The rear nodal point is the point from which light appears to come. In SLR wide angle lenses, regardless of effective focal length, the rear exit pupil is still about two inches from the film or CCD. Camera makers also do this to optimize the viewfinder system for their lenses, another reason you can avoid no-name discount lenses which are not optimized for your camera the way camera-brand lenses are.

Very simple lenses, like magnifying glasses, have these two nodal points in the same place.

Normal SLR lenses and conventional lenses for view cameras also tend to have the two nodal points close together.

Wide angle SLR lenses and telephoto lenses spread these apart deliberately.

Wide angle lenses put the front nodal point further away from the film than the actual focal length of the lens. These were invented to fix the problem of interfering with the mirror of an SLR and thus this has never been a problem. This retrofocus gyration is why wide angle lenses for view cameras and rangefinder cameras have been better optically than SLR lenses, however today with digital SLRs they have that problem fixed before it even started.

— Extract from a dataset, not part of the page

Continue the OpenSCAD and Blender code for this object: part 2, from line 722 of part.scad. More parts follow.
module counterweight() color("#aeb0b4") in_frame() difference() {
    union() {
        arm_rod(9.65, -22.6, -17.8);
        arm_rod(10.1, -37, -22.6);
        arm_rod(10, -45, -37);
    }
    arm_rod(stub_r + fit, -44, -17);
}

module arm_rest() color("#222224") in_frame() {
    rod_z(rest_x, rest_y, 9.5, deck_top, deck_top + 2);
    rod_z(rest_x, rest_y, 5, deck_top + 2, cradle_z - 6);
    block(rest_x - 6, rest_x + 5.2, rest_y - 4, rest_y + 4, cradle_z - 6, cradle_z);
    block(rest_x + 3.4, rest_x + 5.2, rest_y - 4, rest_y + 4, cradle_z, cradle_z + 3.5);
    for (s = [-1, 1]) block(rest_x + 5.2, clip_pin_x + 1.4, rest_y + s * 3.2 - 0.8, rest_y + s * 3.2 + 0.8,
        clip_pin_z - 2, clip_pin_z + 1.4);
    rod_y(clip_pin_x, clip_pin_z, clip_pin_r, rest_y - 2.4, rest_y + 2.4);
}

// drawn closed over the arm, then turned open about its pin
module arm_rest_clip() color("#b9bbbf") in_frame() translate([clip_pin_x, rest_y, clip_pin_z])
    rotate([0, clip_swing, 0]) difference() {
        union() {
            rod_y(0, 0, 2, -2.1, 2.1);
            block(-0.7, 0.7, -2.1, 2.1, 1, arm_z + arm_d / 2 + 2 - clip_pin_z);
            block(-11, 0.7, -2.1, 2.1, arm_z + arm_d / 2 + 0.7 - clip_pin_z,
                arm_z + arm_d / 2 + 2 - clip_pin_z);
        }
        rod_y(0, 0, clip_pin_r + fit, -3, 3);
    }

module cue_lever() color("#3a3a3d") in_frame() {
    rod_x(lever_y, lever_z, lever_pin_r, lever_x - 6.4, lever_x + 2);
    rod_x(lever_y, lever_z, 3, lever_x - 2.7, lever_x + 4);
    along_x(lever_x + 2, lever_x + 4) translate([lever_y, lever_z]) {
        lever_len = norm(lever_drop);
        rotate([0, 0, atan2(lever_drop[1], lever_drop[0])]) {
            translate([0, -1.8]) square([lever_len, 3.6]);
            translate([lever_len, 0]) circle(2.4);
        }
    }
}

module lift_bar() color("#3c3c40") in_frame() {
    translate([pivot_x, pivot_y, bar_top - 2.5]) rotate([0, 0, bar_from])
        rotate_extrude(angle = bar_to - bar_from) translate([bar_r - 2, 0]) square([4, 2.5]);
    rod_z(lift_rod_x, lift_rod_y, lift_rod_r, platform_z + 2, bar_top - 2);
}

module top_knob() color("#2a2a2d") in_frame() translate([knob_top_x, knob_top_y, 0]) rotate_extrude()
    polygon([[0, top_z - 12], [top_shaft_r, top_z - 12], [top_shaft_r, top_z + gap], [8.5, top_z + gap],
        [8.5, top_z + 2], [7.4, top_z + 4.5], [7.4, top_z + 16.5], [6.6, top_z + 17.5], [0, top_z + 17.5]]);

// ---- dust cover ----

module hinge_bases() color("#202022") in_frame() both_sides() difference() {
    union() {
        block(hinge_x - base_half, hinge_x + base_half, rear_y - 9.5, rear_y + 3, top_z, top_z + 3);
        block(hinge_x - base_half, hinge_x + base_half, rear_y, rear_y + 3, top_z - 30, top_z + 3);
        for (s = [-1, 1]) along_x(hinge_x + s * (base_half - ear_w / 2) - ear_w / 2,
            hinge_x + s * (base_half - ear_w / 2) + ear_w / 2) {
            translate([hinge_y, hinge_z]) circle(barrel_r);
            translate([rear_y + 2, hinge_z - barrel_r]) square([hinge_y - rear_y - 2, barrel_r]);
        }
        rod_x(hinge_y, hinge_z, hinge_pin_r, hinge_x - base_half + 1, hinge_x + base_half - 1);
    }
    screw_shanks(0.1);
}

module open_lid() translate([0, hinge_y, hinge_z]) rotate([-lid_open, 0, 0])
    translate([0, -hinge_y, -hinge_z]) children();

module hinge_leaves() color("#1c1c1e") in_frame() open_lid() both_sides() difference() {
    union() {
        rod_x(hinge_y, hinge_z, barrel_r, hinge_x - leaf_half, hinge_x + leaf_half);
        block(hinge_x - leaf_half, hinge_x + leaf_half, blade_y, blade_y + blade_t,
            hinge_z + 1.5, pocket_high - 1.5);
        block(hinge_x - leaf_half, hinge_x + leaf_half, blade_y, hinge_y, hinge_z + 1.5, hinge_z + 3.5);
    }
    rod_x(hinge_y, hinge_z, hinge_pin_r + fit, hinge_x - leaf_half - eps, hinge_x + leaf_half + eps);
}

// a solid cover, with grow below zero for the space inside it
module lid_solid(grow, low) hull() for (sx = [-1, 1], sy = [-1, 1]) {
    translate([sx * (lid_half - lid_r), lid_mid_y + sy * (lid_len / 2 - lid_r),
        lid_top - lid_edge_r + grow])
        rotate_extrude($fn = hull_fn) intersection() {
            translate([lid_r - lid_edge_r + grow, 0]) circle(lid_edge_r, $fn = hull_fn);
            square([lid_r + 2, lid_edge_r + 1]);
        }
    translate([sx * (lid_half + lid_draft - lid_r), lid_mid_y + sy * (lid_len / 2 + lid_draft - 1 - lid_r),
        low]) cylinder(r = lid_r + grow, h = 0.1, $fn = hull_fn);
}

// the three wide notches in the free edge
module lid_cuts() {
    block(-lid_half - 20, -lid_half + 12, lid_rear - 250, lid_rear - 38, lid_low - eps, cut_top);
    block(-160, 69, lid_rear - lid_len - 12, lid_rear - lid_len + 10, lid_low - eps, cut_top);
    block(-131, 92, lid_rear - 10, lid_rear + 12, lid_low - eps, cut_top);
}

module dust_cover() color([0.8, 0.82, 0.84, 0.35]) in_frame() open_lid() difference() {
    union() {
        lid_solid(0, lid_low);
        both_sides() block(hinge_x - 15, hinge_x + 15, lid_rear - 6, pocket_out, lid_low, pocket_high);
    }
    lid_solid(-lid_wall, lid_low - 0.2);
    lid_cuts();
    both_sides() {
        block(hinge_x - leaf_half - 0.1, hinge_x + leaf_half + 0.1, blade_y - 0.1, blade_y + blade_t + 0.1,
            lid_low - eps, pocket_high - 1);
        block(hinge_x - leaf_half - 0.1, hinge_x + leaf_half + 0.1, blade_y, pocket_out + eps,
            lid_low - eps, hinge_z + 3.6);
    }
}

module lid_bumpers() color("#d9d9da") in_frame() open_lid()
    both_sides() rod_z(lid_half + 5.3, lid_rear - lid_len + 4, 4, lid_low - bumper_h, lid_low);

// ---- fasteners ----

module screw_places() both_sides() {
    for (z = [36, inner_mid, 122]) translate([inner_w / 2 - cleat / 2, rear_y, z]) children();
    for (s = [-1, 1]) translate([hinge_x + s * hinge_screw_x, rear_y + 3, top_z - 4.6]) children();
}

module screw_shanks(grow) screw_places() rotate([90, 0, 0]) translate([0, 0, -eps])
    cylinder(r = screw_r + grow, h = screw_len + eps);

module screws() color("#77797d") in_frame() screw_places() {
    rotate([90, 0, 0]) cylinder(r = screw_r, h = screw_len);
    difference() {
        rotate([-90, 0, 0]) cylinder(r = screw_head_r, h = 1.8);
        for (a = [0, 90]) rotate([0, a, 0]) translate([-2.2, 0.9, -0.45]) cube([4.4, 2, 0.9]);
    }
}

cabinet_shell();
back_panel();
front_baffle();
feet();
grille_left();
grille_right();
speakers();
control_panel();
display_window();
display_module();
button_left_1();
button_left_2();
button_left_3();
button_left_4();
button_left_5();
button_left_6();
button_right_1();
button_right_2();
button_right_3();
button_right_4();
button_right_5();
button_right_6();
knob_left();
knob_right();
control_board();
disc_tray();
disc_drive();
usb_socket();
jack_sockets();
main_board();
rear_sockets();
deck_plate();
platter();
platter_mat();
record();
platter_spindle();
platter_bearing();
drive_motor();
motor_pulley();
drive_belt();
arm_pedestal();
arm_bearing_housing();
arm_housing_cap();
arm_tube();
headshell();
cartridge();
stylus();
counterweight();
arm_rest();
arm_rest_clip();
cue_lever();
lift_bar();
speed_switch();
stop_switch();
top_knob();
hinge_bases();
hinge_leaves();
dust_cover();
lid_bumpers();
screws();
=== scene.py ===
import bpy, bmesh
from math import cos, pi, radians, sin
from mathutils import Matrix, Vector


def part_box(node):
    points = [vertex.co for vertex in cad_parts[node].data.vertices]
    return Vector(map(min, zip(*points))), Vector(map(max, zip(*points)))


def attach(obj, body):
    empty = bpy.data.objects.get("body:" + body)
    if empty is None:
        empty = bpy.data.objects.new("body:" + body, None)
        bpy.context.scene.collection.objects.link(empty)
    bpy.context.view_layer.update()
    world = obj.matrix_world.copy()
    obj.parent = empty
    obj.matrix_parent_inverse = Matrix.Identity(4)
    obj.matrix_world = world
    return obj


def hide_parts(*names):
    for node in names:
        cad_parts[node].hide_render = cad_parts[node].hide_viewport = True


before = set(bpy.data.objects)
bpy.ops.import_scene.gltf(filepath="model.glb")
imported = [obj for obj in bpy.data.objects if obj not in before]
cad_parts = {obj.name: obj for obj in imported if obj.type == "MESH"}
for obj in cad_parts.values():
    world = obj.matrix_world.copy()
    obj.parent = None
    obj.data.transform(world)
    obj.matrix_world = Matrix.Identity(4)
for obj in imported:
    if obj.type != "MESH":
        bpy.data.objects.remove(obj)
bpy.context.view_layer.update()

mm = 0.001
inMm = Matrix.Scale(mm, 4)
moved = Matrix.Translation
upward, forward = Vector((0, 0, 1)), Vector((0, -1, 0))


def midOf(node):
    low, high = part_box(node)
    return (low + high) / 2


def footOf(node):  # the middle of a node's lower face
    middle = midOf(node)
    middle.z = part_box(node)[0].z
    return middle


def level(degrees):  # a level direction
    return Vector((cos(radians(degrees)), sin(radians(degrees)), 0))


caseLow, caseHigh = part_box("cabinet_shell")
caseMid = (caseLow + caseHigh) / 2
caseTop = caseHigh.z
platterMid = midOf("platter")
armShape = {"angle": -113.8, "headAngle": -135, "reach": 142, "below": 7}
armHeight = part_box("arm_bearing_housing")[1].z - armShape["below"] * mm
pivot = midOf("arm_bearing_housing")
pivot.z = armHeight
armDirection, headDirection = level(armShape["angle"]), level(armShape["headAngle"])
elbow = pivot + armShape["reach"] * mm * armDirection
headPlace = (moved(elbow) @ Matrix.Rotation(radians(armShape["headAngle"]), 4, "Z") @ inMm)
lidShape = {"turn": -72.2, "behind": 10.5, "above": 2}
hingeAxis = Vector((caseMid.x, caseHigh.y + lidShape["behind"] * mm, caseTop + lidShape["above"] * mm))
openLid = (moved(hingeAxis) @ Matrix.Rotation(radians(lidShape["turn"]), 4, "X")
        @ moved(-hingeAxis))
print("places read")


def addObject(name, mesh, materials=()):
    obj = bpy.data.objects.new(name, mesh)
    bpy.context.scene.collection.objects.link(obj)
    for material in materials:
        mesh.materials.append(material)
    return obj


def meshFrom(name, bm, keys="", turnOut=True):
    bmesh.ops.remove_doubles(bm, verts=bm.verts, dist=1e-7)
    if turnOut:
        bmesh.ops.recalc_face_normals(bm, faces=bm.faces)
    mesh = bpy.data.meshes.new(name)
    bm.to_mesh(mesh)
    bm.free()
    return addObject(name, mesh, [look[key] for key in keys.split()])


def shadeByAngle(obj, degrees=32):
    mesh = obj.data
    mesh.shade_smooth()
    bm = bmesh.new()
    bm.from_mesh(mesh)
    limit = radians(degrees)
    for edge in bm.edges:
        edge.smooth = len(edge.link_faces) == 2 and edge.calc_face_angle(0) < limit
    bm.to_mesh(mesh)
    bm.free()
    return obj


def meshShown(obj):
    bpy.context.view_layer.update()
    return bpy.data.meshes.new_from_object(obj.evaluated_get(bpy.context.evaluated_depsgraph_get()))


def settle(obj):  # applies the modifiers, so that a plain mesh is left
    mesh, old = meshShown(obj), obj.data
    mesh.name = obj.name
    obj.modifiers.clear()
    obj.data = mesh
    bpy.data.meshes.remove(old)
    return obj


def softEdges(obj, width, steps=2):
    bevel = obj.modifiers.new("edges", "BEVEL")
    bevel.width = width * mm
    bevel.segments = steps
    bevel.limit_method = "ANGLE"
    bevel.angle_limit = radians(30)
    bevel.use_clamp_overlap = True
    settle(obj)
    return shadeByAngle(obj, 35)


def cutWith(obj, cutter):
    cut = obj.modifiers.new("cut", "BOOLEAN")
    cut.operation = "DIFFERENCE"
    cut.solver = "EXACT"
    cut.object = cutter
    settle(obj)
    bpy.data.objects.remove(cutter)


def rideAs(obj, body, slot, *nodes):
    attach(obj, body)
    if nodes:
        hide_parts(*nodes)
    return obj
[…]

Telephoto lenses move the front nodal point closer to the film than the focal length of the lens, allowing compact telephotos. Get out a ruler and you'll discover your 300mm lens does not poke out 300mm (one foot) from your camera.

Guess what else: due to all this most SLR lenses have their rear nodal points in about the same place regardless of focal length, and SLR viewing and metering systems are designed around all this. This is why one needs to meter with a shift lens before shifting it, and why you can forget the old wives' tale about this being a problem with digital SLRs. The cameras are intended to work with lenses having the light come from the rear nodal point that it does.

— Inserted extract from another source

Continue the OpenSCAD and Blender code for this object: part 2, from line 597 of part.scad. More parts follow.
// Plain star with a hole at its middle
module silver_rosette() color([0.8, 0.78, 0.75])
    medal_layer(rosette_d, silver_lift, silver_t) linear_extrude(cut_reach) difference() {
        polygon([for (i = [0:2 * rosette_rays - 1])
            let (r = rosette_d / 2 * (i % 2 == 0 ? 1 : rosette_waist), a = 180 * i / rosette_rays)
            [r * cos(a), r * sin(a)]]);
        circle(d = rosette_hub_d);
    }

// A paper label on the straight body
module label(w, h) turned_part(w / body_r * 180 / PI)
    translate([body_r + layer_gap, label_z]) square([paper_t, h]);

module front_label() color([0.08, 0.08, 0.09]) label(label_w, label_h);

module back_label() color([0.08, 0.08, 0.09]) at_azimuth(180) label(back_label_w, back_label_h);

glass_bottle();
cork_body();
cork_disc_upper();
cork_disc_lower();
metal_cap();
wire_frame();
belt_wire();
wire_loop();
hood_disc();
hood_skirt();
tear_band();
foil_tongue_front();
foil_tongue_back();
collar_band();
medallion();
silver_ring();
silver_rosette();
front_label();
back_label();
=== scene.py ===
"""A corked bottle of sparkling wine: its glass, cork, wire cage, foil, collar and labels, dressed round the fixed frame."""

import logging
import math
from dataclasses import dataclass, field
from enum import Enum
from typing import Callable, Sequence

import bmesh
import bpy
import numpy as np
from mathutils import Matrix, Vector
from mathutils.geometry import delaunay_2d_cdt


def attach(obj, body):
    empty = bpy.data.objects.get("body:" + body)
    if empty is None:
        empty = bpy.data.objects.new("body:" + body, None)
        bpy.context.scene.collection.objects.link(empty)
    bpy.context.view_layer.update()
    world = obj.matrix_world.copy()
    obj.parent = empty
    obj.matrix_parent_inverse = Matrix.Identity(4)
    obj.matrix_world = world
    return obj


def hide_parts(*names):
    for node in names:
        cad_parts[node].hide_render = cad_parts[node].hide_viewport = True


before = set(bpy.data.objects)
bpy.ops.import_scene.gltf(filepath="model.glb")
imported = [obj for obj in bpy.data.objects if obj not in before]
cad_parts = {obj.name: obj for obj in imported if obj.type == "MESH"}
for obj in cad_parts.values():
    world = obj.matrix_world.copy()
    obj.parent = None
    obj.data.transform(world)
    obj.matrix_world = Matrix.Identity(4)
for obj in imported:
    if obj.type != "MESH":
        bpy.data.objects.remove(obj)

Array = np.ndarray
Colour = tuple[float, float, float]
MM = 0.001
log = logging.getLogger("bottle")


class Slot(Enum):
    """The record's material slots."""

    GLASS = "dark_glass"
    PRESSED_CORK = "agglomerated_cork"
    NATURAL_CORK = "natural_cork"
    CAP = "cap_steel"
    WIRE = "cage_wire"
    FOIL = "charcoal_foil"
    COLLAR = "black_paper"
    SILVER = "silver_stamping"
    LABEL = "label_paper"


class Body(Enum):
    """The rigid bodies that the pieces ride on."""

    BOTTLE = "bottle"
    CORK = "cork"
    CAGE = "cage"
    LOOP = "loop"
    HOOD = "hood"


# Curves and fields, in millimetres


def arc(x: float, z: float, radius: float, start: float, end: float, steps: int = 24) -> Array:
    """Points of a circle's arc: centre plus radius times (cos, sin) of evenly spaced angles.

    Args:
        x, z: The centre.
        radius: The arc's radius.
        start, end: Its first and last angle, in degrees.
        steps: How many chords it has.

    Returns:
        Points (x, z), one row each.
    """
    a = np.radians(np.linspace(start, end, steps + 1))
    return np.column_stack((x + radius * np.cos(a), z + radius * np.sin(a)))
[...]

In fact, since the rear exit pupils of most SLR lenses of the same brand are at about the same distance from the film plane or CCD one could design one's cameras with the microlenses positioned exactly for this, and for all we know, they may be designed exactly this way. In this case, the stupidest thing you could do is buy a Sigma lens claiming to have magic parallel light beams coming out the back (rear nodal point at infinity) and completely screw up the design of your Nikon camera. Hey, no one pays me anything for anything, it's just sad when people are hoodwinked by salespeople into buying crud for exactly the wrong reason.

So why do some people see color fringing in the corners?

Simple: some lenses have visible lateral chromatic aberration, and some digital cameras have enough resolution to make this clearer than it can be on film if you look for it. This effect has always been with us and I see it when I look for it on film. The Canon 14mm lens has never been very good (see Photodo.com for instance) and therefore putting it on a Canon 1Ds you'll see this. Shoot with the superior Nikon 17-35 as I do and it's not a problem.